Non sa cosa farà quel genitore che ad aprile del 2018 aveva accoltellato a morte sua madre, Jenny Angela Coello Reyes. E gli fa paura, «quell’uomo», come lo chiama davanti ai suo familiari. La parola papà va preservata, per la piccola che la sua compagna da più di 7 mesi aspetta. E il secondo nome della figlia della coppia sarà Jenny, Jenny come la mamma di Gregorio Napoleone. Nello studio dell’avvocato Giuseppe Maria Gallo, con il quale si era costituito parte civile, il giovane ha rivolto un appello a tutti quei ragazzi che si trovano ad assistere ad abusi in famiglia: «Aiutate le vostre mamme se potete, convincetele a denunciare gli uomini violenti».
In questi mesi, tramite i suoi legali Patrizia Franco e Fiorenzo Celasco, suo padre gli ha chiesto di poterlo incontrare. Ma Gregorio Napoleone ha sempre rifiutato.

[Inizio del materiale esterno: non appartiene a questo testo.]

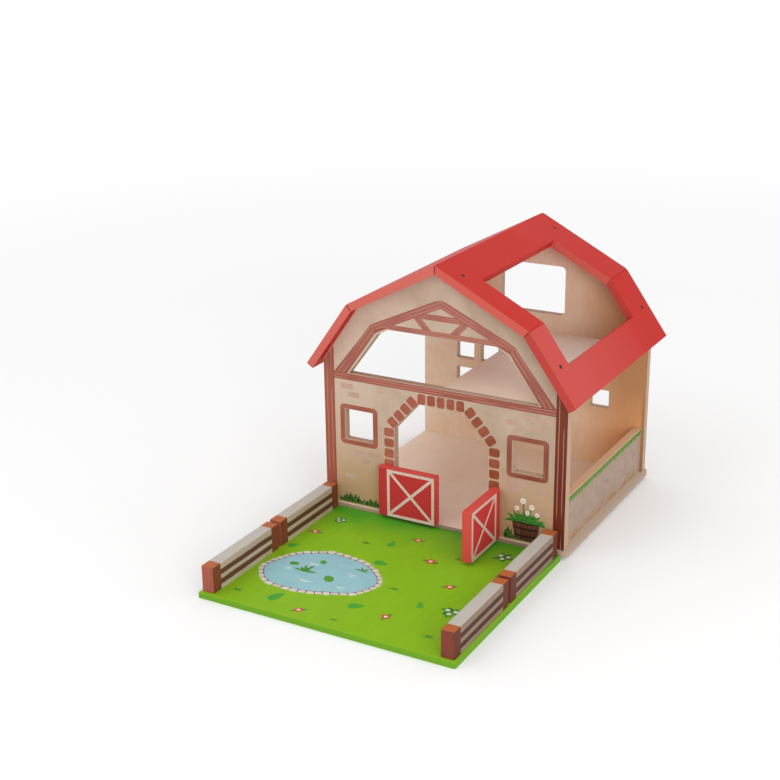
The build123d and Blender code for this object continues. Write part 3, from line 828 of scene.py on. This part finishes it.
def draw_frame(drawing, centre, half_w, half_h):
    """Four mitred timbers round one window."""
    side_w, level_w = SIDE_FRAME_W, LEVEL_FRAME_W
    inner_w, inner_h = half_w + EASED_EDGE, half_h + EASED_EDGE
    outer_w, outer_h = inner_w + side_w, inner_h + level_w
    near, far = CORNER_CUT * 0.3, CORNER_CUT
    for side in (-1, 1):
        level = [(-inner_w, inner_h), (-outer_w + near, outer_h - far), (-outer_w + far, outer_h - near)]
        level += [(-outer_w + 2 * far, outer_h)]
        level += [(-x, z) for x, z in reversed(level)]
        upright = [(inner_w, inner_h), (outer_w - near, outer_h - far), (outer_w, outer_h - 2 * far)]
        upright += [(x, -z) for x, z in reversed(upright)]
        level_z, upright_x = side * (inner_h + level_w / 2), side * (inner_w + side_w / 2)
        for points, start, end, width in (
            ([(x, side * z) for x, z in level], (-outer_w, level_z), (outer_w, level_z), level_w),
            ([(side * x, z) for x, z in upright], (upright_x, -outer_h), (upright_x, outer_h), side_w),
        ):
            moved = [(centre[0] + x, centre[1] + z) for x, z in (*points, start, end)]
            draw_timber(drawing, moved[:-2], moved[-2], moved[-1], width, line_mm=FRAME_LINE_MM)


with printing(FRONT, front_window_frames="timber") as [window_frames]:
    for x in (-WINDOW_X, WINDOW_X):
        draw_frame(window_frames, (x, WINDOW_Z), WINDOW_HALF_W, WINDOW_HALF_H)

# %% [markdown]
# ## Bricks round the doorway
#
# The doorway has a flat arch of thirteen bricks and eight more down each jamb. They are
# laid out by walking along a line just outside the sawn edge: each straight stretch of it
# is divided into whole bricks, and each brick is a rounded rectangle that stands square
# to the edge. The bricks are darkened towards the right with painted shade, and a little
# turn and a shade of its own keep the row from looking stamped.

# %% Print the doorway bricks
DOORWAY_EDGE = ((-49, 2.2), (-49, 86), (-23.3, 115), (23.3, 115), (49, 86), (49, 2.2))
BRICK_PITCH = 10.5
BRICK_GAP = 2.0
BRICK_DEPTH = 10.2
BRICK_R = 2.0
BRICK_LEAN, BRICK_SPREAD = 0.03, 0.04
WALK_DEPTH = 3.0


def walk_beside(points, distance):
    """Stretches of the line at one distance outside another line, with mitred corners."""
    points = [Vector(point) for point in points]
    ways = [(end - start).normalized() for start, end in zip(points, points[1:])]
    normals = [Vector((-along.y, along.x)) for along in ways]
    moved = [points[0] + normals[0] * distance]
    for point, before, after in zip(points[1:], normals, normals[1:]):
        moved.append(point + (before + after) * distance / (1 + before.dot(after)))
    moved.append(points[-1] + normals[-1] * distance)
    return list(zip(moved, moved[1:], normals))


def draw_arch_bricks(drawing):
    """Bricks along the doorway's edge, outside it."""
    count = 0
    for stretch, (start, end, outward) in enumerate(walk_beside(DOORWAY_EDGE, EASED_EDGE + WALK_DEPTH)):
        along = (end - start).normalized()
        bricks = round((end - start).length / BRICK_PITCH)
        pitch = (end - start).length / bricks
        for number in range(bricks):
            middle = start + along * pitch * (number + 0.5) + outward * (BRICK_DEPTH / 2 - WALK_DEPTH)
            lean = BRICK_LEAN * uneven(count)
            side = Vector((along.x - along.y * lean, along.y + along.x * lean))
            up = Vector((-side.y, side.x))
            half_l = (pitch - BRICK_GAP) / 2 * (1 + BRICK_SPREAD * uneven(count, 1))
            half_d = BRICK_DEPTH / 2 * (1 + BRICK_SPREAD * uneven(count, 2))
            corners = [middle + side * (a * half_l) + up * (b * half_d) for a, b in rectangle(-1, -1, 1, 1)]
            # The share of x darkens the bricks towards the right: painted shade.
            shade = 0.45 + 0.3 * middle.x / DOORWAY_EDGE[-1][0] + 0.2 * uneven(count, 3)
            draw_shape(drawing, corners, BRICK_R, own=shade, lift=SECOND_PASS * (stretch % 2))
            count += 1
    return count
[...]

Pareja Gamboa, di quei 16 anni ricevuti come pena per l’omicidio della moglie, ne ha già scontato quasi uno, in detenzione cautelare. Per la legge, se saranno rispettate determinate condizioni, come la buona condotta, potrà chiedere di accedere alla libertà anticipata. Con la possibilità, in sostanza, di trovarsi fuori dalla cella del carcere di Marassi fra circa 11 anni.
Nella casa di Sestri Levante, Monserrate Reyes Jenny, 62 anni e madre della vittima, ascolta «ogni giorno i vecchi messaggi audio che con Whatsapp Jenny le mandava. Era la sua fonte di allegria. Ha esposto foto di mia sorella ovunque». Lo racconta Alfredo Mariano Coello Reyes, il fratello di Jenny Angela: «Speravo in una pena esemplare, per far vedere ad altri uomini violenti che non devono più nemmeno provarci. In questi giorni ho visto altri casi in cui donne sono state aggredite. Forse pene più severe potrebbero mettere paura».